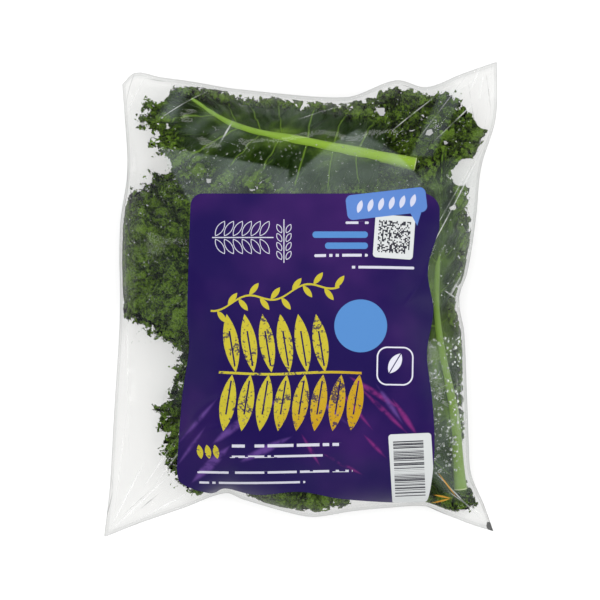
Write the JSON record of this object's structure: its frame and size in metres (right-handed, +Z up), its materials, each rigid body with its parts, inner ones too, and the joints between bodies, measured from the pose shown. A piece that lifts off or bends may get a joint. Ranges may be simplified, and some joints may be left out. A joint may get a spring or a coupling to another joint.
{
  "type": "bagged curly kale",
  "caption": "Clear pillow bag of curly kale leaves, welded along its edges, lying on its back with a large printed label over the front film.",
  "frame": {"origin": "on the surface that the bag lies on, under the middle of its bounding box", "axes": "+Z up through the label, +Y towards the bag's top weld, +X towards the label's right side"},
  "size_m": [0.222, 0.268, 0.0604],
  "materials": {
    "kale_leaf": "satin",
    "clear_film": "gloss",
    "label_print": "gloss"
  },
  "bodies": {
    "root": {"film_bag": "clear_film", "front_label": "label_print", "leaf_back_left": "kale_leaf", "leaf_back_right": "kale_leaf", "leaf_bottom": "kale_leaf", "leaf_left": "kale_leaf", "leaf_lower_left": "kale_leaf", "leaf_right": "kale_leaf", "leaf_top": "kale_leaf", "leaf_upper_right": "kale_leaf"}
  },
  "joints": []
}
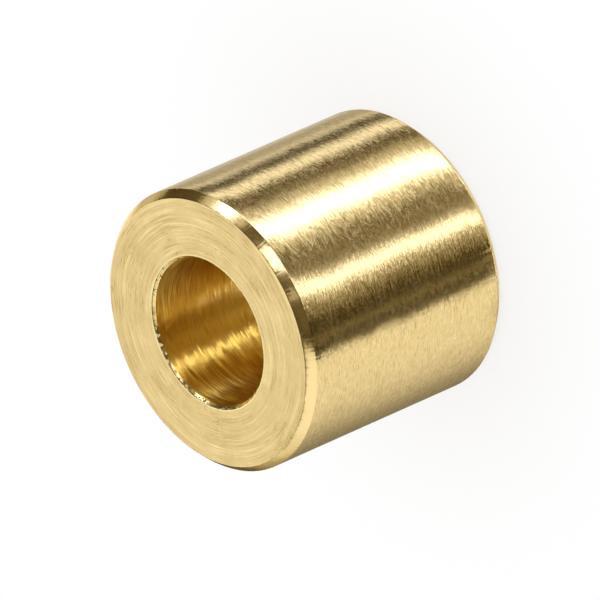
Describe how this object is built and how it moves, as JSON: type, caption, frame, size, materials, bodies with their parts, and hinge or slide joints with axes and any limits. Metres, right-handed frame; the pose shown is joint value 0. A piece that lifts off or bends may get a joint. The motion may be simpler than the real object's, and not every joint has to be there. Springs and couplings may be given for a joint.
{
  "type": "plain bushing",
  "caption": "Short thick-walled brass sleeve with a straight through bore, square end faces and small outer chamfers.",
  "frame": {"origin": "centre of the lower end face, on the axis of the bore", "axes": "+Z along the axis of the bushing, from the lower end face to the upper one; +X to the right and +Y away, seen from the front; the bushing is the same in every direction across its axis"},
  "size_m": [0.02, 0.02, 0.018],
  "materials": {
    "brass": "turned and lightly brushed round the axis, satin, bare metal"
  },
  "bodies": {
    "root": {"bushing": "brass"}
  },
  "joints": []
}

→ **Your task**: Each line of the material should be duplicated exactly, please.

→ **The answer**:
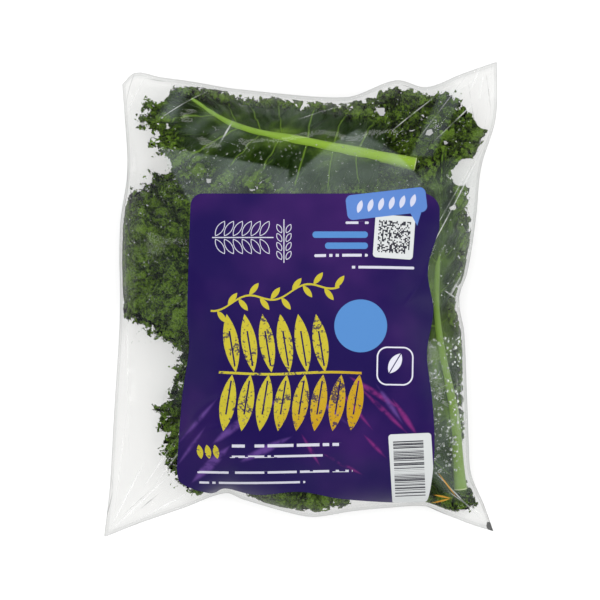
Write the JSON record of this object's structure: its frame and size in metres (right-handed, +Z up), its materials, each rigid body with its parts, inner ones too, and the joints between bodies, measured from the pose shown. A piece that lifts off or bends may get a joint. Ranges may be simplified, and some joints may be left out. A joint may get a spring or a coupling to another joint.
{
  "type": "bagged curly kale",
  "caption": "Clear pillow bag of curly kale leaves, welded along its edges, lying on its back with a large printed label over the front film.",
  "frame": {"origin": "on the surface that the bag lies on, under the middle of its bounding box", "axes": "+Z up through the label, +Y towards the bag's top weld, +X towards the label's right side"},
  "size_m": [0.222, 0.268, 0.0604],
  "materials": {
    "kale_leaf": "satin",
    "clear_film": "gloss",
    "label_print": "gloss"
  },
  "bodies": {
    "root": {"film_bag": "clear_film", "front_label": "label_print", "leaf_back_left": "kale_leaf", "leaf_back_right": "kale_leaf", "leaf_bottom": "kale_leaf", "leaf_left": "kale_leaf", "leaf_lower_left": "kale_leaf", "leaf_right": "kale_leaf", "leaf_top": "kale_leaf", "leaf_upper_right": "kale_leaf"}
  },
  "joints": []
}
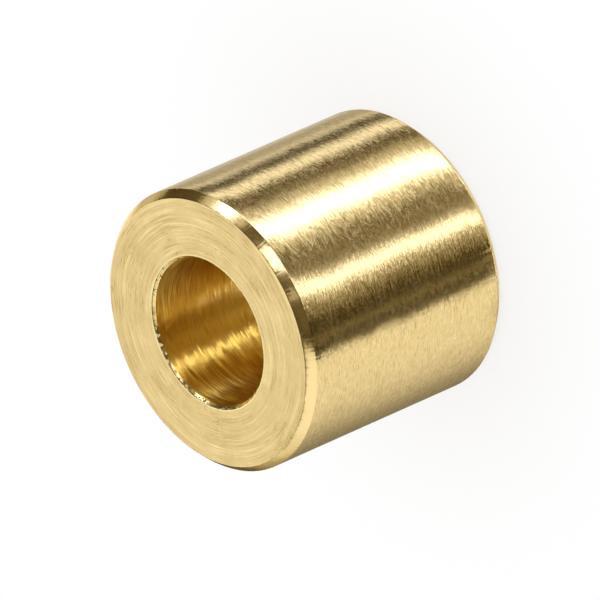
Describe how this object is built and how it moves, as JSON: type, caption, frame, size, materials, bodies with their parts, and hinge or slide joints with axes and any limits. Metres, right-handed frame; the pose shown is joint value 0. A piece that lifts off or bends may get a joint. The motion may be simpler than the real object's, and not every joint has to be there. Springs and couplings may be given for a joint.
{
  "type": "plain bushing",
  "caption": "Short thick-walled brass sleeve with a straight through bore, square end faces and small outer chamfers.",
  "frame": {"origin": "centre of the lower end face, on the axis of the bore", "axes": "+Z along the axis of the bushing, from the lower end face to the upper one; +X to the right and +Y away, seen from the front; the bushing is the same in every direction across its axis"},
  "size_m": [0.02, 0.02, 0.018],
  "materials": {
    "brass": "turned and lightly brushed round the axis, satin, bare metal"
  },
  "bodies": {
    "root": {"bushing": "brass"}
  },
  "joints": []
}